A production-ready movement simulator rests on three non-negotiable properties, and most defects in synthetic mobility data trace back to violating one of them.

Spatial consistency. Every generated coordinate must adhere to a single coordinate reference system, respect topological constraints (one-way edges, barriers, restricted zones), and remain anchored to a validated network graph or a well-defined open-space boundary. Silent coordinate reference system drift — mixing EPSG:4326 degrees with projected metres in the same computation — is the most common way a trajectory becomes physically impossible while still looking plausible on a map. Aligning outputs with the OGC Moving Features Standard keeps trajectories interoperable across downstream GIS platforms and spatial databases.

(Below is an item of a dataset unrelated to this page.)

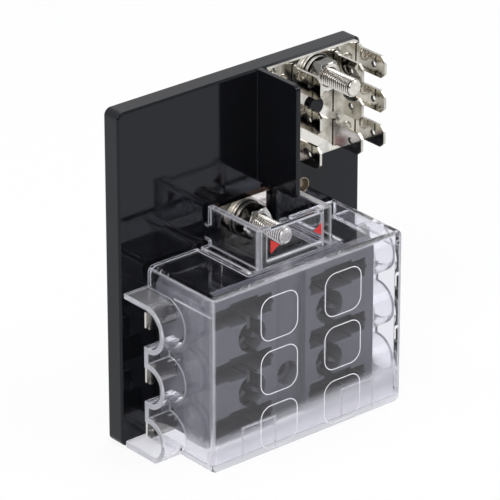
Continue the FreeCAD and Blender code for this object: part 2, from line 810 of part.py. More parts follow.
def tunnel_outline(sketch, radius, z, low, start, axis):
    """A wire tunnel's section: open to the plate, round at its crown, flat where the base cuts it."""
    radius = size_of(radius)
    centre = (y_at(axis), z)
    top = z + radius
    floor = z - radius
    if size_of(low).number > floor.number:
        drop = z - low
        run = math.sqrt(radius.number ** 2 - drop.number ** 2)
        floor = size_of(low)
    else:
        run = 0.0
        low = floor
    cx, cz, r = centre[0].number, centre[1].number, radius.number
    a = Vector(y_at(start).number, floor.number, 0)
    b = Vector(cx - run, floor.number, 0)
    c = Vector(cx, top.number, 0)
    d = Vector(y_at(start).number, top.number, 0)
    crown = Part.Arc(b, Vector(cx - r, cz, 0), c)
    base = sketch.addGeometry(Part.LineSegment(a, b), False)
    arc = sketch.addGeometry(crown, False)
    roof = sketch.addGeometry(Part.LineSegment(c, d), False)
    back = sketch.addGeometry(Part.LineSegment(d, a), False)
    # The arc runs anticlockwise, so its first end is at the roof.
    sketch.addConstraint(Sketcher.Constraint("Coincident", base, 2, arc, 2))
    sketch.addConstraint(Sketcher.Constraint("Coincident", arc, 1, roof, 1))
    sketch.addConstraint(Sketcher.Constraint("Coincident", roof, 2, back, 1))
    sketch.addConstraint(Sketcher.Constraint("Coincident", back, 2, base, 1))
    pin(sketch, arc, 3, centre[0], centre[1])
    pin(sketch, back, 1, y_at(start), top)
    pin(sketch, back, 2, y_at(start), floor)
    held = sketch.addConstraint(Sketcher.Constraint("Radius", arc, r))
    sketch.setExpression(f"Constraints[{held}]", radius.text)
    sketch.addConstraint(Sketcher.Constraint("Vertical", arc, 1, arc, 3))
    if run:
        sketch.addConstraint(Sketcher.Constraint("Horizontal", base))
    else:
        sketch.addConstraint(Sketcher.Constraint("Vertical", arc, 2, arc, 3))


def make_cover():
    body = new_body("cover")
    start = size_of(1.1)
    sketch = front_sketch(body, start)
    rounded(sketch, -half_cover, half_cover, 0, cover_height, 2)
    pad(body, sketch, cover_reach - start)
    soften(body, cover_round, lambda box, edge: at(box.YMin, y_at(cover_reach)) and at(box.YMax, y_at(cover_reach)))
    tunnels = [z - tunnel_drop for z in rows]
    # The top tunnel's upper half is wider, and its roof runs back to the plate as a shelf.
    wide_axis = tunnel_axis + tunnel_outer - tunnel_roof
    roof = tunnels[2] + tunnel_roof

    def tunnel_forms(inward, base, behind):
        """The sections of the three tunnels and of the top one's wider half, a wall's thickness further in."""
        forms = [(tunnel_outer - inward, z, base, tunnel_axis) for z in tunnels]
        forms.append((tunnel_roof - inward, tunnels[2], tunnels[2] - 0.1, wide_axis))
        for radius, z, low, axis in forms:
            sketch = side_sketch(body, 0)
            tunnel_outline(sketch, radius, z, low, behind, axis)
            yield sketch

    sketch = side_sketch(body, 0)
    rectangle(sketch, y_at(skirt_inside + tunnel_wall), y_at(seat_gap), size_of(0), roof)
    pad(body, sketch, tunnel_span, both=True)
    for sketch in tunnel_forms(0, size_of(0), skirt_inside):
        pad(body, sketch, tunnel_span, both=True)
    sketch = front_sketch(body, cover_reach - cover_wall)
    rectangle(sketch, cover_wall - half_cover, half_cover - cover_wall, cover_wall, cover_height - cover_wall)
    pocket(body, sketch, cover_reach)
    sketch = side_sketch(body, 0)
    rectangle(sketch, y_at(skirt_inside), y_at(-1), cover_wall, roof - tunnel_wall)
    pocket(body, sketch, tunnel_span + 2, both=True)
    for sketch in tunnel_forms(tunnel_wall, cover_wall, skirt_inside - 1):
        pocket(body, sketch, tunnel_span + 2, both=True)

    # Opening in the top for the latch tongue.
    half = tongue_width / 2 + tongue_slot
    sketch = sketch_on(body, "XY_Plane", cover_height + 1)
    rectangle(sketch, -half, half, y_at(hood_reach + tongue_root + 0.2), y_at(-1))
    pocket(body, sketch, cover_wall + 2)

    # Two plain square outlines at the front's lower edge.
    sketch = front_sketch(body, cover_reach)
    for side in sides:
        low, high = (11.5, 23.1) if side > 0 else (-23.1, -11.5)
        outline(sketch, [(low, 1.6), (low + 0.4, 1.6), (low + 0.4, 10.4), (high - 0.4, 10.4), (high - 0.4, 1.6),
                         (high, 1.6), (high, 10.8), (low, 10.8)])
    made = pocket(body, sketch, 0.2)

    # A fine moulded line round both sides, level with the tunnels' roof.
    level = roof + 0.6
    for side in sides:
        sketch = side_sketch(body, half_cover * side)
        rectangle(sketch, y_at(cover_reach), y_at(12), level - 0.2, level + 0.2)
        made = pocket(body, sketch, 0.25)
        made.Reversed = side < 0
        doc.recompute()
    return body


def make_latch_hood():
    """The hood over the positive stud, on a springy tongue with two hooks."""
    half = hood_width / 2
    tongue = block(-tongue_width / 2, tongue_width / 2, 1.1, hood_reach, cover_height - cover_wall, cover_height)
    walls = block(-half, half, 1.1, hood_reach, cover_height - 0.5, hood_top)
    hooks = []
    for side in sides:
        near, far = (half - cover_wall) * side, half * side
        low, high = (near, far) if side > 0 else (far, near)
        hooks.append(block(low, high, -2.3, 2, 52.4, 56.9))
    inner = block(cover_wall - half, half - cover_wall, -1, hood_reach - cover_wall, cover_height - cover_wall - 1, hood_top + 1)
    panel = block(-half + 3, half - 3, hood_reach - 0.7, hood_reach + 1, cover_height + 1.4, hood_top - 1.2)
    dip = block(-half + 4.2, half - 4.2, hood_reach - 4, hood_reach + 1, hood_top - 0.9, hood_top + 1)
    shell = without(joined([tongue, walls]), [inner, panel, dip])
    return finish(joined([shell] + hooks), "latch_hood")


make_housing()
make_back_cover()
make_negative_busbar()
make_tab_pairs()
make_rivets()
make_fastening("negative", bus_middle, negative_z)
make_positive_busbar()
make_fastening("positive", size_of(0), supply_z)
make_supply_clips()
make_load_terminals()
make_eyelet()
make_cover()
make_latch_hood()
doc.recompute()

# Every object is sound before anything is written.
faults = [thing for thing in doc.Objects if "Invalid" in thing.State or "Error" in thing.State]
for thing in faults:
    owners = [owner.Label for owner in thing.InListRecursive if owner in nodes]
    print(f"{thing.Name} did not build, in {owners}")
if faults:
    raise RuntimeError(f"{len(faults)} objects did not build")
os.makedirs("parts", exist_ok=True)
for thing in nodes:
    if thing.Shape.isNull() or not thing.Shape.isValid():
        raise RuntimeError(f"{thing.Label} has no sound shape")
    thing.Shape.exportStep(f"parts/{thing.Label}.step")
    box = thing.Shape.BoundBox
    print(f"{thing.Label:24s} solids {len(thing.Shape.Solids)} volume {thing.Shape.Volume:9.1f}  "
          f"X {box.XMin:7.2f} {box.XMax:7.2f}  Y {box.YMin:7.2f} {box.YMax:7.2f}  Z {box.ZMin:7.2f} {box.ZMax:7.2f}")
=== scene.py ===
# %% [markdown]
# A blade fuse block, dressed for its picture. The solids come from the CAD model and stay where they are;
# this script gives them finishes, adds the small turned and printed pieces that the solids leave plain,
# and sets up the table, the lamps and the camera. The frame is in metres: X right, Y back, Z up. Sizes on
# the block itself are written in millimetres, as a maker would.

# %% Load the frame
import math

import bmesh
import bpy
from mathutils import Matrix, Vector


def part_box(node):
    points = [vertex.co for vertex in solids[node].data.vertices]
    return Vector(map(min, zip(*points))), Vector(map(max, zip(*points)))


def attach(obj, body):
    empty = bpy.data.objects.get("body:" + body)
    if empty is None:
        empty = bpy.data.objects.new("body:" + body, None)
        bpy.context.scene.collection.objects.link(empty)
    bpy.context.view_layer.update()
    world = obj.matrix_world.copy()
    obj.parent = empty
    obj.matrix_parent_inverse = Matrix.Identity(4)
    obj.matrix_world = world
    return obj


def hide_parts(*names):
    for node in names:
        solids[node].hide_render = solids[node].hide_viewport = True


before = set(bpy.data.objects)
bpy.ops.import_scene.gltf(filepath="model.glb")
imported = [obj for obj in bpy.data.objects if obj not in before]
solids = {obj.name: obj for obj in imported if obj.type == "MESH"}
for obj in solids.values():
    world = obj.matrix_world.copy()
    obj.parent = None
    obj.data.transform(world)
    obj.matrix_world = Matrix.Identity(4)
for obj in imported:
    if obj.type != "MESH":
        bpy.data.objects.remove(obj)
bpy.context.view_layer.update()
MM = 0.001

# %% [markdown]
# Most sizes on a moulded block are counted from one face. Here that is the front face of the mounting
# plate, so a small helper turns "so many millimetres forward of the plate" into the Y of the frame.

# %% Measure from the plate
plate_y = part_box("negative_busbar")[1].y


def forward(distance):
    """Y, in metres, of a place so many millimetres forward of the plate's front."""
    return plate_y - distance * MM


print("plate's front face at Y =", round(plate_y / MM, 2), "mm")

# %% [markdown]
# The photograph was taken with a long lens, from the upper left. A long lens keeps the block's edges
# nearly parallel. The direction and the distance were worked out from the corners of the plate and of the
# cover; the sideways and upward shift places the block in the square picture as it stands there.

# %% Camera
turn, rise = math.radians(-40.18), math.radians(25.40)
distance, sideways, upward = 1.07136, -0.00754, 0.0045
aim = Vector((0, -0.00405, 0.046))
back = Vector((math.sin(turn) * math.cos(rise), -math.cos(turn) * math.cos(rise), math.sin(rise)))
right = Vector((math.cos(turn), math.sin(turn), 0))
up = right.cross(-back)
lens = bpy.data.cameras.new("camera")
lens.lens, lens.sensor_width = 291.57, 36
lens.clip_start, lens.clip_end = 0.05, 20
camera = bpy.data.objects.new("camera", lens)
camera.location = aim + back * distance + right * sideways + up * upward
camera.rotation_mode = "QUATERNION"
camera.rotation_quaternion = (-back).to_track_quat("-Z", "Y")
bpy.context.scene.collection.objects.link(camera)
bpy.context.scene.camera = camera
print("camera at", [round(v, 3) for v in camera.location])

# %% [markdown]
# A material and the world are both trees of shader nodes. Wiring a tree node by node takes many lines, so
# the steps that come back are helpers: empty a tree, do a sum, keep the largest of several values, mix two
# shaders, and send the result to the output.

# %% First shader helpers
def shader_tree(owner):
    """The emptied node tree of a material or a world."""
    owner.use_nodes = True
    owner.node_tree.nodes.clear()
    return owner.node_tree


def calc(tree, operation, *values):
    """One sum on a math node; each value is a number or a socket."""
    node = tree.nodes.new("ShaderNodeMath")
    node.operation = operation
    for socket, value in zip(node.inputs, values):
        if isinstance(value, (int, float)):
            socket.default_value = value
        else:
            tree.links.new(value, socket)
    return node.outputs[0]


def times(tree, total, *values):
    """The product of several values."""
    for value in values:
        total = calc(tree, "MULTIPLY", total, value)
    return total


def larger(tree, total, *values):
    """The largest of several values."""
    for value in values:
        total = calc(tree, "MAXIMUM", total, value)
    return total


def mix_shaders(tree, factor, first, second):
    """The first shader where the factor is 0 and the second where it is 1."""
    mix = tree.nodes.new("ShaderNodeMixShader")
    for socket, value in zip(mix.inputs, (factor, first, second)):
        tree.links.new(value, socket)
    return mix.outputs[0]


def show(tree, shader, kind="Material"):
    """Send a shader to the tree's output."""
    out = tree.nodes.new(f"ShaderNodeOutput{kind}")
    tree.links.new(shader, out.inputs["Surface"])


print("shader helpers ready")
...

Temporal determinism. Identical seed configurations must yield identical trajectories across machines and runs. Determinism is what makes regression testing, model-training reproducibility, and audit verification possible at all. It is fragile: unordered parallel graph traversal, float instability in coordinate transforms, and non-seeded PRNG draws all break it quietly.

Compliance-by-design. Anonymisation thresholds, spatial cloaking, and privacy budgets are enforced inside the generator, not bolted on afterwards. This mirrors the privacy-preserving generation frameworks used elsewhere on this site, applied to the specific failure surface of movement data — where a single distinctive home-to-work trace can re-identify a person even when every coordinate has been perturbed.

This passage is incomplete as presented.